What you are asked to do: Repeat everything in the material exactly.

Material:
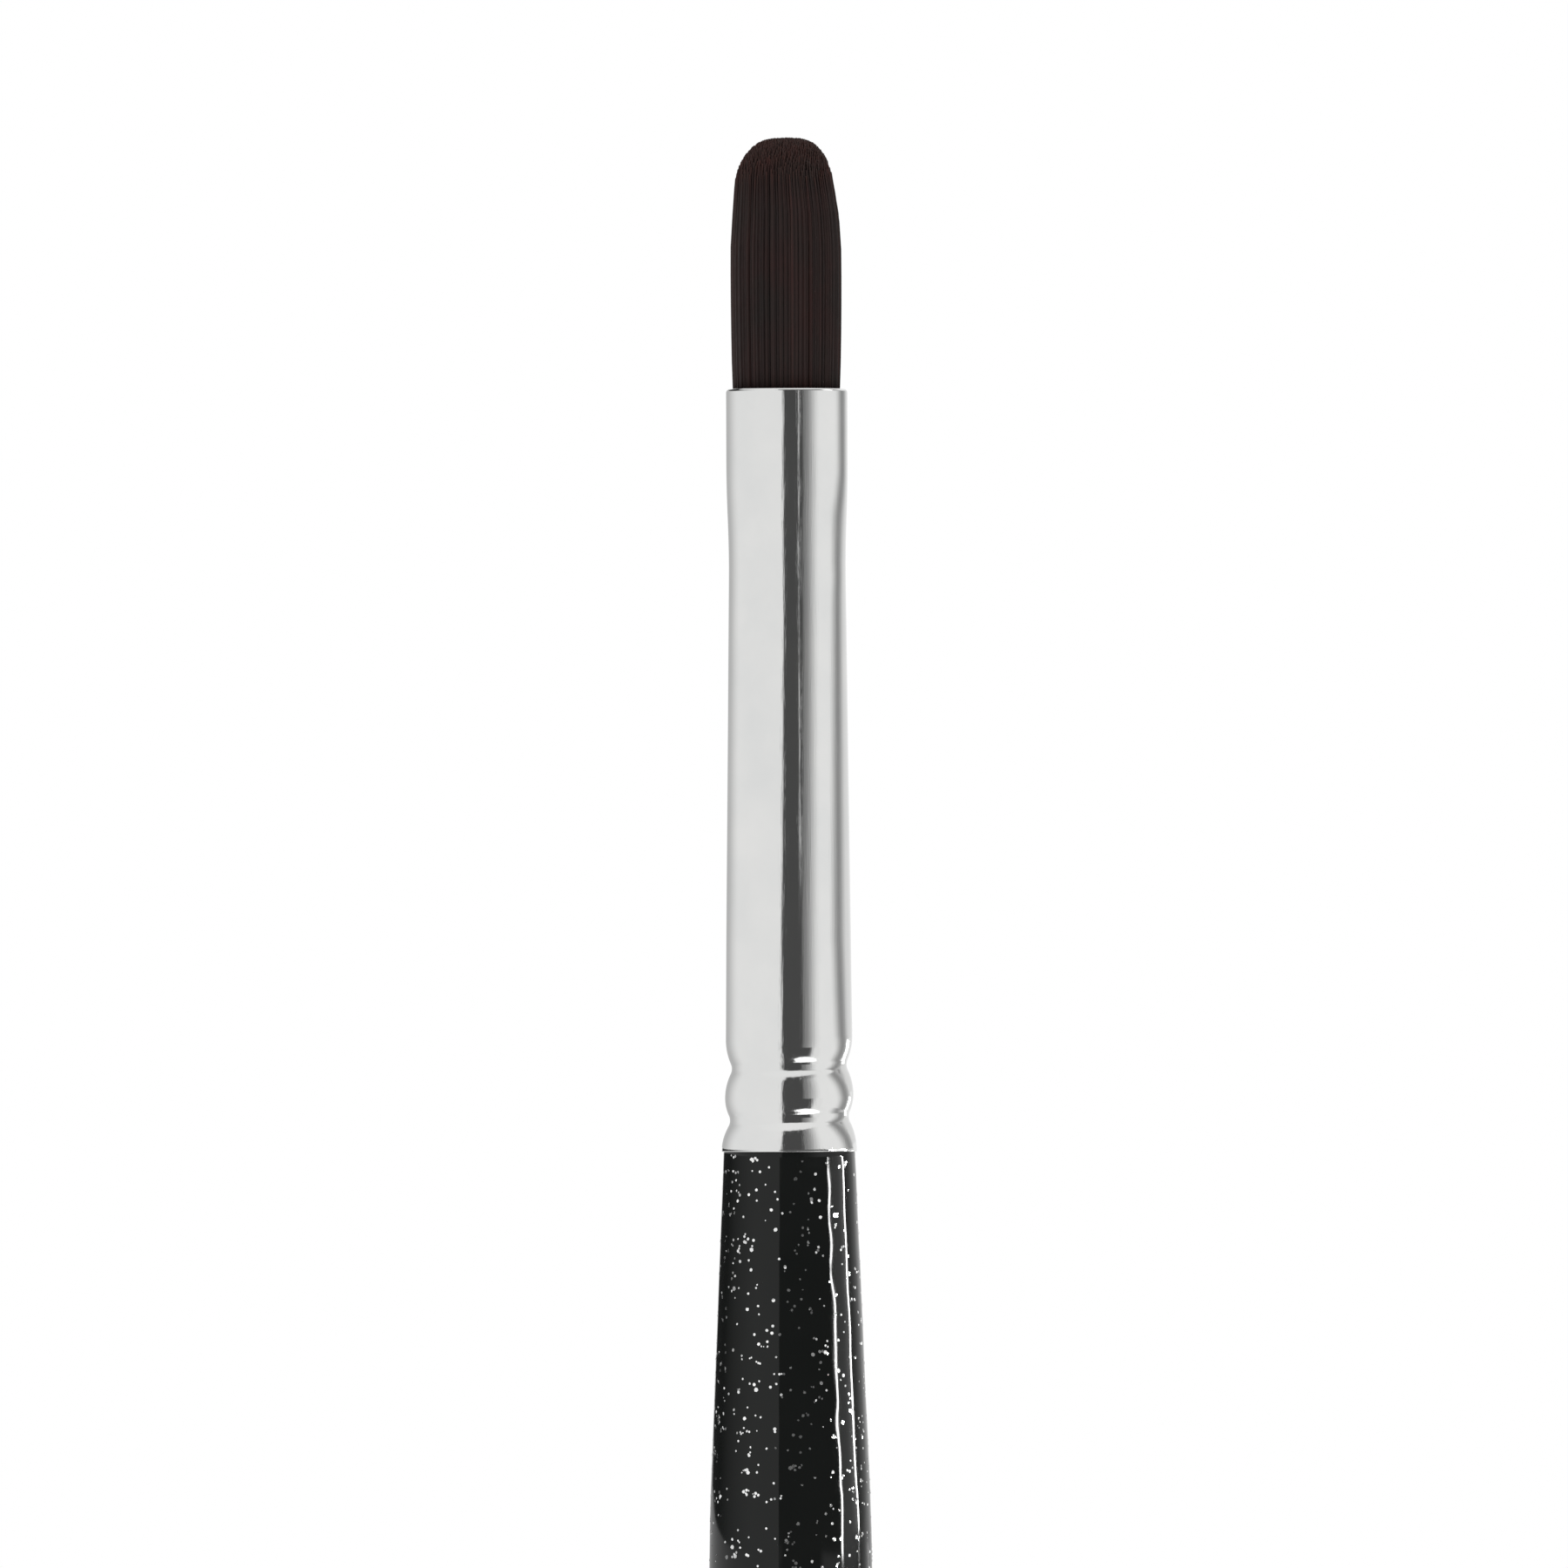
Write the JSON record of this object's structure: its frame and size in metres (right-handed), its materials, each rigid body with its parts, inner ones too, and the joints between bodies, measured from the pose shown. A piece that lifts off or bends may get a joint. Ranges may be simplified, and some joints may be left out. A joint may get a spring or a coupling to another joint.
{
  "type": "round stencil brush",
  "caption": "Slim round stencil brush: a short domed tuft of stiff filaments in a crimped metal ferrule on a tapered glitter-lacquered handle.",
  "frame": {"origin": "lowest point of the handle's rounded butt, on the brush's axis", "axes": "+Z along the brush's axis from the butt to the tip of the filaments; X and Y are across it, and the filaments bend about Y"},
  "size_m": [0.006, 0.006, 0.1752],
  "materials": {
    "turned_wood": "bare, fine sanded",
    "black_lacquer": "dipped, gloss",
    "glitter_lacquer": "clear gloss with fine silver flakes",
    "plated_metal": "bright nickel plate",
    "handle_adhesive": "set wood adhesive",
    "root_epoxy": "cast resin",
    "cotton_thread": "twisted",
    "dark_filament": "fine stiff tapered filaments"
  },
  "bodies": {
    "brush": {"handle_core": "turned_wood", "colour_lacquer": "black_lacquer", "glitter_lacquer": "glitter_lacquer", "ferrule": "plated_metal", "handle_glue": "handle_adhesive", "root_glue": "root_epoxy", "binding_thread": "cotton_thread", "filament_heel": "dark_filament"},
    "tuft": {"filament_head": "dark_filament"}
  },
  "joints": [
    {"name": "tuft_flex", "type": "hinge", "parent": "brush", "child": "tuft", "pos_m": [0, 0, 0.16683], "axis": [0, 1, 0], "range_deg": [-20, 20], "stiffness_Nm_per_rad": 0.006}
  ]
}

Answer to this exercise:
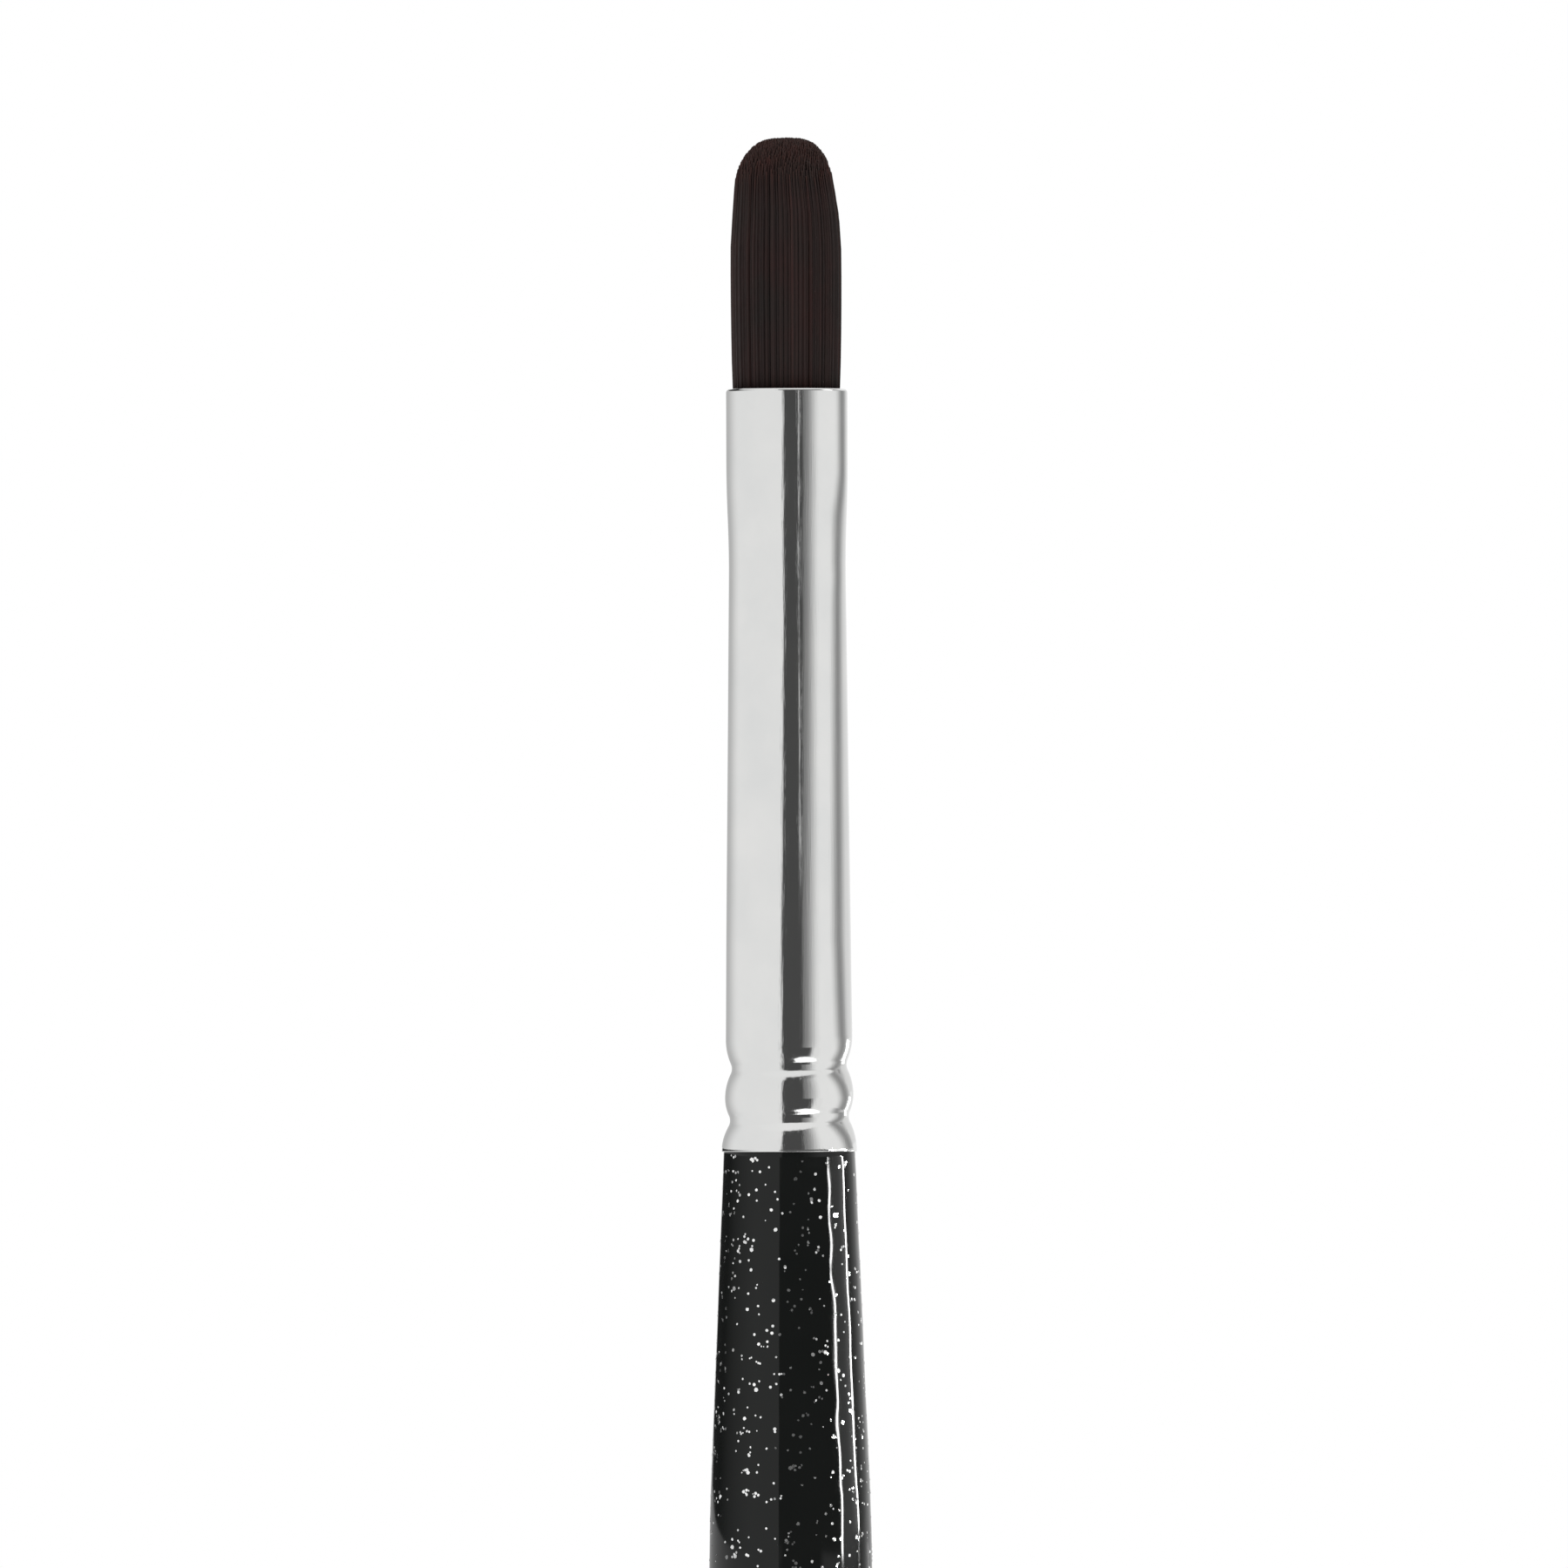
Write the JSON record of this object's structure: its frame and size in metres (right-handed), its materials, each rigid body with its parts, inner ones too, and the joints between bodies, measured from the pose shown. A piece that lifts off or bends may get a joint. Ranges may be simplified, and some joints may be left out. A joint may get a spring or a coupling to another joint.
{
  "type": "round stencil brush",
  "caption": "Slim round stencil brush: a short domed tuft of stiff filaments in a crimped metal ferrule on a tapered glitter-lacquered handle.",
  "frame": {"origin": "lowest point of the handle's rounded butt, on the brush's axis", "axes": "+Z along the brush's axis from the butt to the tip of the filaments; X and Y are across it, and the filaments bend about Y"},
  "size_m": [0.006, 0.006, 0.1752],
  "materials": {
    "turned_wood": "bare, fine sanded",
    "black_lacquer": "dipped, gloss",
    "glitter_lacquer": "clear gloss with fine silver flakes",
    "plated_metal": "bright nickel plate",
    "handle_adhesive": "set wood adhesive",
    "root_epoxy": "cast resin",
    "cotton_thread": "twisted",
    "dark_filament": "fine stiff tapered filaments"
  },
  "bodies": {
    "brush": {"handle_core": "turned_wood", "colour_lacquer": "black_lacquer", "glitter_lacquer": "glitter_lacquer", "ferrule": "plated_metal", "handle_glue": "handle_adhesive", "root_glue": "root_epoxy", "binding_thread": "cotton_thread", "filament_heel": "dark_filament"},
    "tuft": {"filament_head": "dark_filament"}
  },
  "joints": [
    {"name": "tuft_flex", "type": "hinge", "parent": "brush", "child": "tuft", "pos_m": [0, 0, 0.16683], "axis": [0, 1, 0], "range_deg": [-20, 20], "stiffness_Nm_per_rad": 0.006}
  ]
}